The question now is clear: what will be the cost to the Venezuelan people for the removal of Maduro, and who — which countries — will be next?
We know that many truths, many emotions, and many reasons can coexist at the same time. Unanimity is not required to sustain organization or collective association. We must seek common ground and shared interests. Our fate is linked.
A growing wave of authoritarian rule, oligarchy and imperial exploitation rises in opposition to the vision of self determination and dignity, a world that is just, solidaristic, equitable, and truly democratic. Just as we criticize the consolidation of an increasingly powerful oligarchy in the United States, we also ask whether clinging solely to state power strengthens or weakens us in the construction of that new horizon.
Speaking openly about the failures of the left is complicated and, at times, dangerous. There is often resistance to acknowledging when something has gone wrong. When has the United States ever allowed an experiment of this kind to run its course without interference? And at the same time, why offer our adversaries information that could strengthen them? These are all valid questions to deter such speak. But on the other side of those fears lies the consequence of not speaking plainly: failing to learn collectively, failing to innovate, and, worst of all, losing the trust of the people.

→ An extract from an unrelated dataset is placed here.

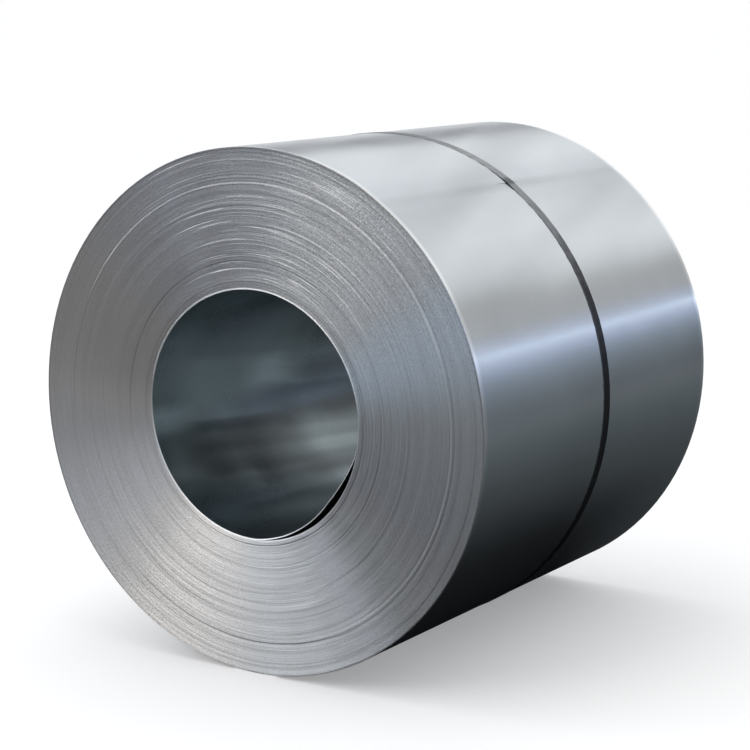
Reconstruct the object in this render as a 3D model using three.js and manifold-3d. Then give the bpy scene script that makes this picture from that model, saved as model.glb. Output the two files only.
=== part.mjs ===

There is much talk about building power, but far less about how power is used once it is attained. We need conversations and practices to build and sustain organizations, parties, and movements that are effective and hold and wield power wisely and with integrity.
Only people organized in their communities, workplaces, and in the states and municipalities that still resist can confront and weaken this renewed expression of the Monroe Doctrine. From here, our responsibility is to defend the victories of our ancestors and elders and build anew.
The call from our political home today is to listen to one another, to question ourselves, and to debate collectively. This is critical in order to learn and to start again, and always, always marching on.
“The old world is dying, the new one struggles to be born, and in this twilight monsters emerge.”